Southern New Hampshire University
SNHU has developed a fully-accredited, competency-based learning model that stimulates opportunity. Through the Global Education Movement (GEM), they’re bringing higher education to refugee camps around the world, offering students the opportunity to pursue a US-accredited Bachelor of Arts (B.A.) or Associate of Arts (A.A.) degree at no cost. With seed funding from Audacious to pilot the program, they’re now seeking to scale their solution to 15 countries over the next five years, lowering the cost of the degree and enabling more than 16,000 refugees across 23 sites to improve their futures.
Main photo caption: Saida Aden Siad from Somalia lives in Kakuma Camp, Kenya and is studying towards a US accredited degree at no-cost through SNHU’s GEM program. / TED
In two years, SNHU has expanded GEM to 10 sites in five countries — Rwanda, Lebanon, South Africa, Malawi and Kenya — serving nearly 1,700 individuals, with a rate of less than five percent attrition. And 88 percent of students are employed within six months of graduating.

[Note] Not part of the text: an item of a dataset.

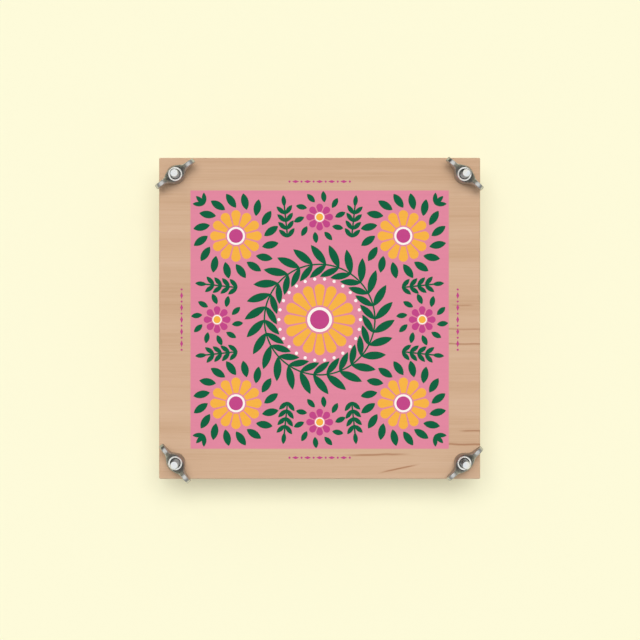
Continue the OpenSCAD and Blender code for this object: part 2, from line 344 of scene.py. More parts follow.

SNHU quickly pivoted to remote delivery of the program due to the COVID-19 pandemic, ensuring zero interruption in studies. GEM also launched new, fully-virtual sites in Nairobi and Lebanon; scaled its virtual exchange program between students in Lebanon and the US; and graduated the largest class to date.
SNHU GEM students and alumni are now rising as leaders in their communities. This year, graduates helped construct a World Bank-funded entrepreneurship and coding training center in Malawi’s Dzaleka Refugee Camp; oversaw a community technology center providing emergency support to women in Cape Town, South Africa; and in Kenya, created Kakuma Refugee Camp’s first commercial factory, which has been critical in distributing soap during the camp’s COVID response.
“Our students live in close-quartered refugee camps and urban areas and experienced some of the strictest quarantines in the world. In this context, we quickly transitioned to a blended learning model that offered in-person supports online across five countries. Students emerged as community leaders at the frontlines of community upliftment and COVID response.”